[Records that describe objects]
---

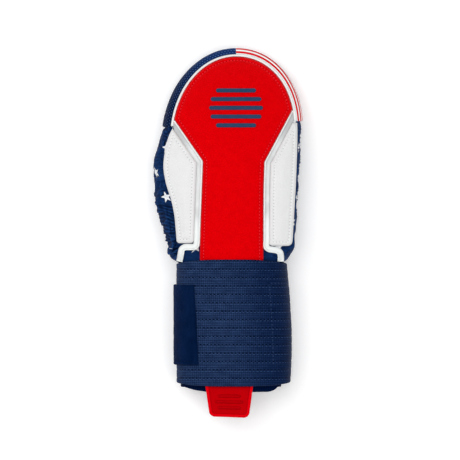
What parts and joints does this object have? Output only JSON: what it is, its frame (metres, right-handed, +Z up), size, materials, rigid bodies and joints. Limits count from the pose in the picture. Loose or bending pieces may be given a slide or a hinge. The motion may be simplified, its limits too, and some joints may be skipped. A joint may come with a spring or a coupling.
{
  "type": "sliding mitt",
  "caption": "Padded mitt for one hand: a hollow fabric sleeve with padded back and palm, a fingertip guard, and a wide wrist strap with a hook tab and a pull tab.",
  "frame": {"origin": "middle of the mitt's outline, on the surface that it lies on", "axes": "+X across the hand from the thumb's side, +Y towards the fingertips, +Z up out of the back of the hand"},
  "size_m": [0.1192, 0.2952, 0.0586],
  "materials": {
    "star_fabric": "matt print",
    "cuff_fabric": "matt",
    "palm_leather": "grained",
    "red_leather": "grained",
    "white_leather": "grained",
    "rail_rubber": "satin",
    "piping_fabric": "matt",
    "guard_mesh": "matt mesh",
    "guard_stripe": "red and white stripes",
    "strap_elastic": "ribbed weave",
    "tab_fabric": "napped",
    "pull_rubber": "satin",
    "rib_rubber": "satin"
  },
  "bodies": {
    "root": {"sleeve": "star_fabric", "cuff": "cuff_fabric", "palm_pad": "palm_leather", "back_panel": "red_leather", "wing_left": "white_leather", "wing_right": "white_leather", "rail_left": "rail_rubber", "rail_right": "rail_rubber", "piping": "piping_fabric", "guard_left": "guard_mesh", "guard_right": "guard_stripe", "wrist_strap": "strap_elastic", "hook_tab": "tab_fabric", "pull_tab": "pull_rubber", "grip_rib_1": "rib_rubber", "grip_rib_2": "rib_rubber", "grip_rib_3": "rib_rubber", "grip_rib_4": "rib_rubber", "grip_rib_5": "rib_rubber"}
  },
  "joints": []
}
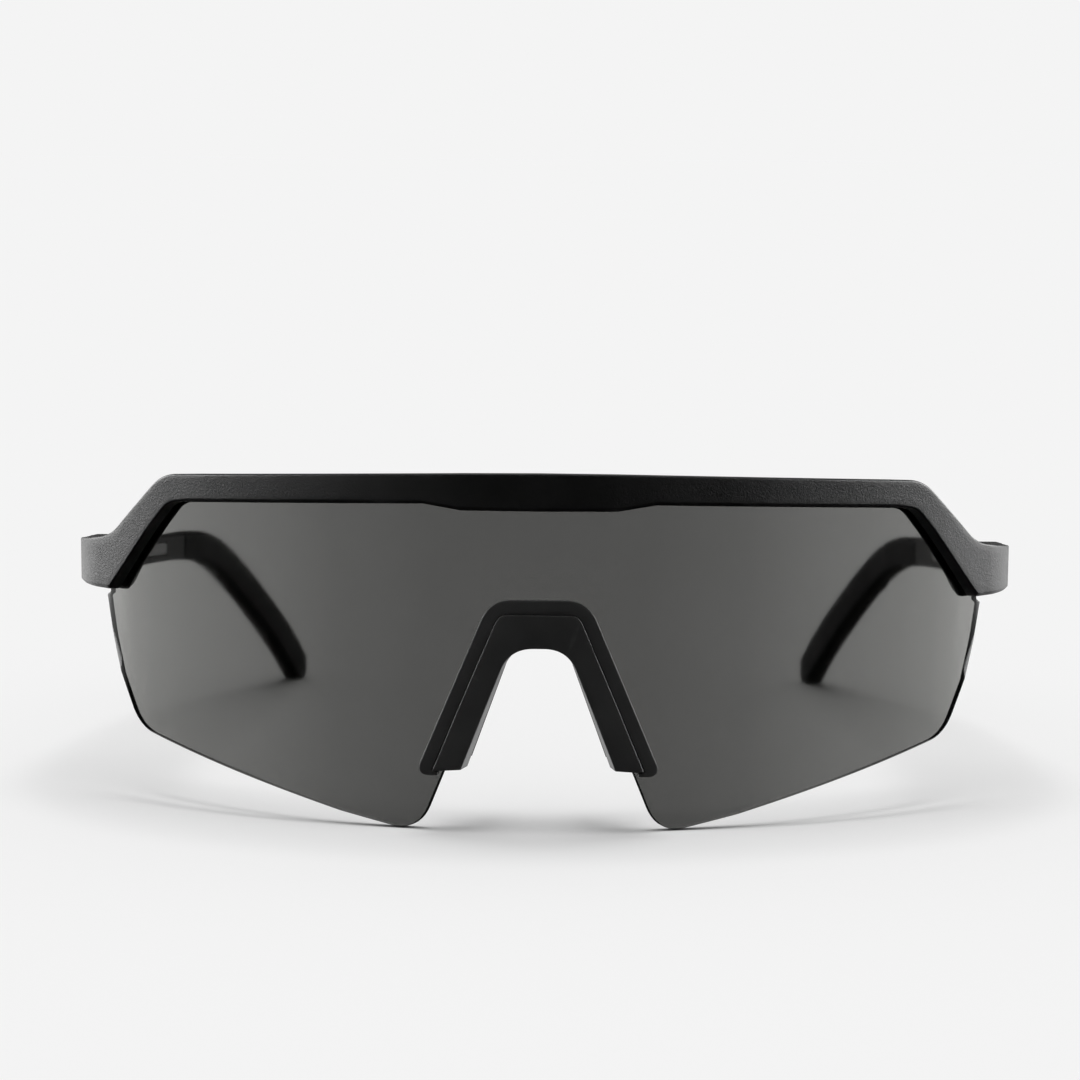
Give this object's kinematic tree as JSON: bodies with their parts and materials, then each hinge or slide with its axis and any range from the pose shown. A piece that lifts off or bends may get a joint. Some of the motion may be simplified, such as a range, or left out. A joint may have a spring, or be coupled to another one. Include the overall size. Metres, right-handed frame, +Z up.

---

**PROMPT:**
Go through the records and show every line with the string "joints" in it.

**SOLUTION TO THIS PROBLEM:**
What parts and joints does this object have? Output only JSON: what it is, its frame (metres, right-handed, +Z up), size, materials, rigid bodies and joints. Limits count from the pose in the picture. Loose or bending pieces may be given a slide or a hinge. The motion may be simplified, its limits too, and some joints may be skipped. A joint may come with a spring or a coupling.
  "joints": []